Even though most sources I’ve checked state that the standard 36 square feet of product that comes in a single package should be enough to cover the average passenger car, that’s not exactly true.
That amount will barely be enough to cover the doors and the roof of a subcompact B class vehicle. If you wanted to cover the entirety of that vehicle (including the firewall, the floor, and the trunk) you’d need about 90 square feet of product, according to Noico’s calculations. You’d need almost 140 square feet of product to completely cover a full-size SUV — so you calculate that cost.
As many people will tell you, Dynamat is great until you have to install it. Indeed, installing sound deadening mats can be a huge hassle, which is why some people leave it to their mechanics. Still, it’s definitely doable, as long as you get a good start. Fortunately, that’s what I’m here to help you with.
The first thing you’ll want to do is prepare your space. Just get to the metal you’ll be sticking the mats onto. You also need to change into appropriate clothing: something old and dirty. Both butyl and asphalt may leak and stick to your clothes or skin, so you should also wear gloves.
As I’ve already stated, Dynamat is at a disadvantage when it comes to the installation process. If you’re a hands-on kind of car owner, you’ll want to install your sound deadening mats yourself.
According to most users, Dynamat is firmer and less manageable than Noico, so it’s more difficult to install. It’s also tougher, which makes it more difficult to cut. However, that’s probably what makes it slightly more effective than Noico mats. After all, if your utility knife can’t pass through it, neither can sound.

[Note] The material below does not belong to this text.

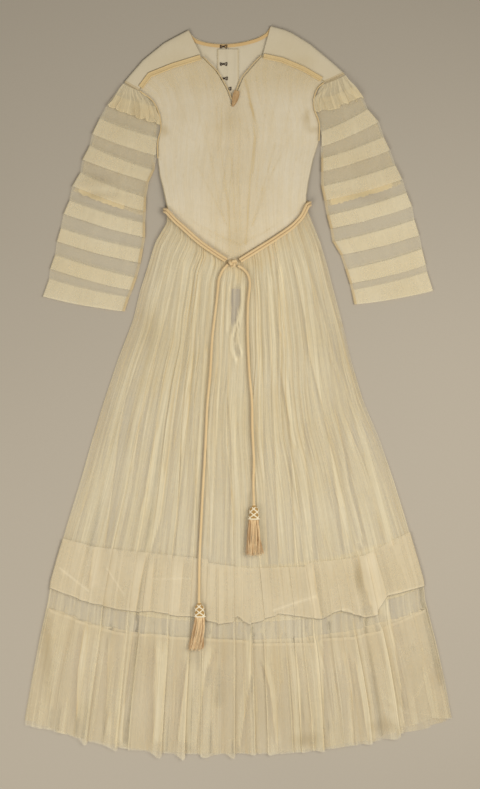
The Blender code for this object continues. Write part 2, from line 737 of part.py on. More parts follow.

Still, both materials should be manageable if you take the right approach and are patient. All I’m saying is that you should probably set aside a full day to work on this project.
The installation process will also depend on where you want to put your mats. Within a vehicle, there are 6 basic areas you may want to target:
- Inside the doors is particularly tricky since you have to open them up and push the mat inside
- On the floor and the wheel arches — you’d have to take out the seats, though
- On the firewall, between the engine and the cabin
- In the trunk and on the trunk lid
- On the ceiling — you’d have to take the headliner down
- Under the hood
As you can imagine, some of these places would be harder to get to. Yet, if you have the right tools and competent guidance, you’ll be able to do it.
However, you don’t have to limit your use of these products to your vehicle. You can also install them on or in your desktop PC, or around your washing machine or a similar appliance. Basically, use them anywhere you want.
Conclusion on the Noico vs. Dynamat Debate
As you can see, there’s a good reason why people often compare these two products. Noico’s 80-mil mat and the Dynamat Xtreme 67-mil sound deadener have a lot of things in common. For one, they’re both largely butyl-based, although Noico has some asphalt in the mix as well. On top of that, they perform pretty similarly when you install them.
However, it would seem that Dynamat is still the reigning champion as far as effectiveness is concerned. Still, Dynamat is also one of the toughest materials to install — even though Noico is actually slightly thicker. Aside from that, Noico also has an advantage in the costs of their products.
Unfortunately, I won’t be able to steer you in the right direction here. Both materials have their advantages and disadvantages. If you’re going to be installing the mats yourself, I recommend going for Noico. Not only is it cheaper, but it’s also more malleable. And it even has that helpful texture on the foil side of the mat.
However, if you have the budget and you’re planning to have someone else install it, go for Dynamat. After all, there’s a reason why it’s so well-loved. On the other hand, you can also choose one of the other popular sound deadening mats I’ve written about.